=== Source material ===
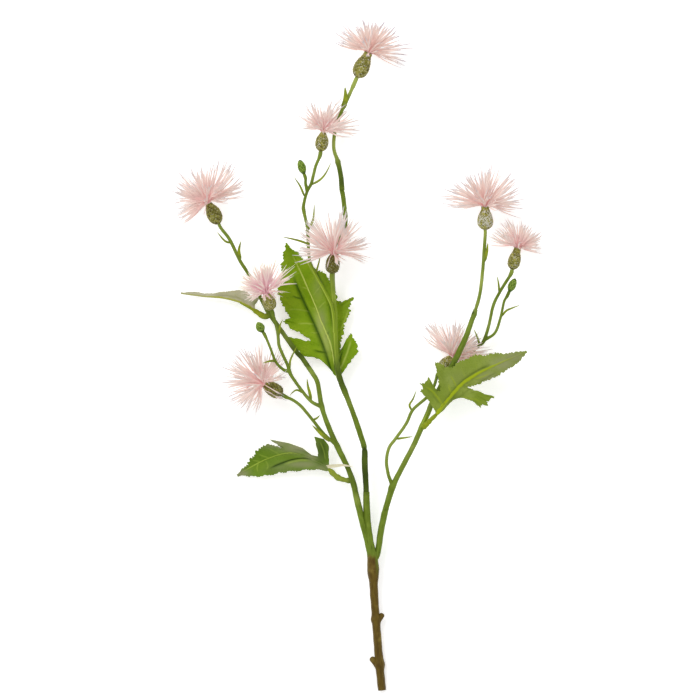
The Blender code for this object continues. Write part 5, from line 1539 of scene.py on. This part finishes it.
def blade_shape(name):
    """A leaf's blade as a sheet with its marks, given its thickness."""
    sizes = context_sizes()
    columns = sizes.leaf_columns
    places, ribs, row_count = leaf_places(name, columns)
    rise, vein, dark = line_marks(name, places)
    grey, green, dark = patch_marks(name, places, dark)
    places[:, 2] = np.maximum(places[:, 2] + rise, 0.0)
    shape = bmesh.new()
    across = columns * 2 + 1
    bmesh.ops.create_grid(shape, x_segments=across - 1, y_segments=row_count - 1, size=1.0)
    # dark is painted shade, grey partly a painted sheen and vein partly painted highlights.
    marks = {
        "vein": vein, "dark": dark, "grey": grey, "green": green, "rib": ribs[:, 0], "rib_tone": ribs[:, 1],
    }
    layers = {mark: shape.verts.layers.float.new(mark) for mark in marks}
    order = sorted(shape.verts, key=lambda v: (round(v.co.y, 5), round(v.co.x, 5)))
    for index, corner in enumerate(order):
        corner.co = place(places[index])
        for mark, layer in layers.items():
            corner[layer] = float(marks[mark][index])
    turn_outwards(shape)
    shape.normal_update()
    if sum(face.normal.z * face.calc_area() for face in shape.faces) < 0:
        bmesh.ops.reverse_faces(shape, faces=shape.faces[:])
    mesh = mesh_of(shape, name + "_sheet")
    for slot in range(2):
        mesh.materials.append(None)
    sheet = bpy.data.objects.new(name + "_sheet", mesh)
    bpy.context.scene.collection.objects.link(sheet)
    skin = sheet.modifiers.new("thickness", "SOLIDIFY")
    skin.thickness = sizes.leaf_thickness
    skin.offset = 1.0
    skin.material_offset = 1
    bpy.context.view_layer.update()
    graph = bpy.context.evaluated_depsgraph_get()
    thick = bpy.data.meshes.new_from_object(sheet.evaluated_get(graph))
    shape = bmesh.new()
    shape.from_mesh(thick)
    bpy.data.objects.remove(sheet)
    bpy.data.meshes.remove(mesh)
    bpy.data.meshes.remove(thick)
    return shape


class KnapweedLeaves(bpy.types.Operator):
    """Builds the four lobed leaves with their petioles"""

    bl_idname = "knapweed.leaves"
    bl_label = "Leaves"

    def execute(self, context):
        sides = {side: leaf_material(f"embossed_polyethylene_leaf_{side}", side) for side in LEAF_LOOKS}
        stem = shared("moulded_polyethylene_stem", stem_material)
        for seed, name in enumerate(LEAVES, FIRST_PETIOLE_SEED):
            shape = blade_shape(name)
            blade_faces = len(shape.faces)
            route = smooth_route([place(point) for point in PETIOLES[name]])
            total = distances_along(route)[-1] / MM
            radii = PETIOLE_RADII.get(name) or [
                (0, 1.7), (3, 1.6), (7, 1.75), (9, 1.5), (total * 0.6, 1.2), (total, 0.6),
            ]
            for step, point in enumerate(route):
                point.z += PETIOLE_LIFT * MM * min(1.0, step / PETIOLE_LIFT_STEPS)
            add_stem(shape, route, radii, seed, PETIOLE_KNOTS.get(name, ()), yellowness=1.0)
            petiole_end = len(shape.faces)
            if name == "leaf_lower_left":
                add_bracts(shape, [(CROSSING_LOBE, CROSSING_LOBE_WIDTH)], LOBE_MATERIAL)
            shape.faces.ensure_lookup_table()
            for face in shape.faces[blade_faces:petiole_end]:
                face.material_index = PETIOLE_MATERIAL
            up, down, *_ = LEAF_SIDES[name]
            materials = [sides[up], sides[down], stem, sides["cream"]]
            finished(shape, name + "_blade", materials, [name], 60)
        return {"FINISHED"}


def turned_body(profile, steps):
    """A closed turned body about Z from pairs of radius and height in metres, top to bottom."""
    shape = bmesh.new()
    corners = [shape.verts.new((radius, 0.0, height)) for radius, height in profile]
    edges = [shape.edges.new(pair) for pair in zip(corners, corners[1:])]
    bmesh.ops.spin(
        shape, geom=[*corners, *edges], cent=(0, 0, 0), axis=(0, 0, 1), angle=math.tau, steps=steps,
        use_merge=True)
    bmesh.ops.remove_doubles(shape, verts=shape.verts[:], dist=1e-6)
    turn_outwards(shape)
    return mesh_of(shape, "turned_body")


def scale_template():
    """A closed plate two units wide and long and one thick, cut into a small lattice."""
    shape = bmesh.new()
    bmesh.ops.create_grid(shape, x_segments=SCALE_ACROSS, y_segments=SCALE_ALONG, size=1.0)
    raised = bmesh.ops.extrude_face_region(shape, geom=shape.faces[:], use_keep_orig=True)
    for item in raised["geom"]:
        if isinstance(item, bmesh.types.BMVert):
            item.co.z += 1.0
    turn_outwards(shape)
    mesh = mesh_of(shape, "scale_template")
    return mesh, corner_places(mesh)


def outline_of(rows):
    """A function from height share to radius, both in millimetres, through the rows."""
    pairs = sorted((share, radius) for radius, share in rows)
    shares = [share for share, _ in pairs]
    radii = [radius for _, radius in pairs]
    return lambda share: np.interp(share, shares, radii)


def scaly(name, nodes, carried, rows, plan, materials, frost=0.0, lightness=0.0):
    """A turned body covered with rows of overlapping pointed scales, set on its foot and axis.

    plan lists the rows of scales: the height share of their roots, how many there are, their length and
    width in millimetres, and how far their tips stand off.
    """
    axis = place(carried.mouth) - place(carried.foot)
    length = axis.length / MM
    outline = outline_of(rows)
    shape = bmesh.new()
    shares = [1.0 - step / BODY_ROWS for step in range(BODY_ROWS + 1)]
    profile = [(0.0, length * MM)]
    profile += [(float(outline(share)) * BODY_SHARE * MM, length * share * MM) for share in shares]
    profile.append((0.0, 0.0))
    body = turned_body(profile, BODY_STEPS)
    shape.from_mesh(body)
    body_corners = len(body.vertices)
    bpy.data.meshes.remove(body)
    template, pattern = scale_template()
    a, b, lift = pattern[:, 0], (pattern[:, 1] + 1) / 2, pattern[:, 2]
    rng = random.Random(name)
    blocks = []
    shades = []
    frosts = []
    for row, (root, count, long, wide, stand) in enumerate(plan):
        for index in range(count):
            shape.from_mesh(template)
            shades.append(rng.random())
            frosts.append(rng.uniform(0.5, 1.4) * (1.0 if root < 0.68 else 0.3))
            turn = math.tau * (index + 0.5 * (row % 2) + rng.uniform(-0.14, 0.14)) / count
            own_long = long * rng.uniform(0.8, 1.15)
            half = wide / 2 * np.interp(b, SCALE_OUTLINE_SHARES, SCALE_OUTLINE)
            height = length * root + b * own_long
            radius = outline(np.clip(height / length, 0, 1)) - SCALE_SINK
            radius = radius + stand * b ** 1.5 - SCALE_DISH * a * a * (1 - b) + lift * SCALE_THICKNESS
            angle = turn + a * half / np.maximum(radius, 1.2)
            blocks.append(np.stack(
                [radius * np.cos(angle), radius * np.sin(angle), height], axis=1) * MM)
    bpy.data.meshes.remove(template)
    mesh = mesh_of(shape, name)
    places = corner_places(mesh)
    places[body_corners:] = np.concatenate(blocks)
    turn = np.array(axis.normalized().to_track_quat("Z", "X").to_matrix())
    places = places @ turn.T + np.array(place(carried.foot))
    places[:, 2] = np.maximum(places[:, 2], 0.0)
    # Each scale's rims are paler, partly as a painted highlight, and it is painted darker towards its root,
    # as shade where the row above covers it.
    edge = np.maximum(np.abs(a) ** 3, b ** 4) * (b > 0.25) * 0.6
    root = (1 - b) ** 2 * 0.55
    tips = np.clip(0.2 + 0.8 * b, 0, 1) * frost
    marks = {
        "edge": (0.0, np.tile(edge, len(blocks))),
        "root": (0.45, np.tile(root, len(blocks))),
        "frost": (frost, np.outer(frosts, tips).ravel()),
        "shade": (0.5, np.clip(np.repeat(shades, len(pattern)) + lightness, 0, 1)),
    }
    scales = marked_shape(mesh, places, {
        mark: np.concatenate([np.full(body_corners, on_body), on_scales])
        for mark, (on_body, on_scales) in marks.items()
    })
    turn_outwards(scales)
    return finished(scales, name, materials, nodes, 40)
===
Directions -
Copy each line above where the string "scene" occurs.

Solution for this problem -
The Blender code for this object continues. Write part 5, from line 1539 of scene.py on. This part finishes it.
    bpy.context.scene.collection.objects.link(sheet)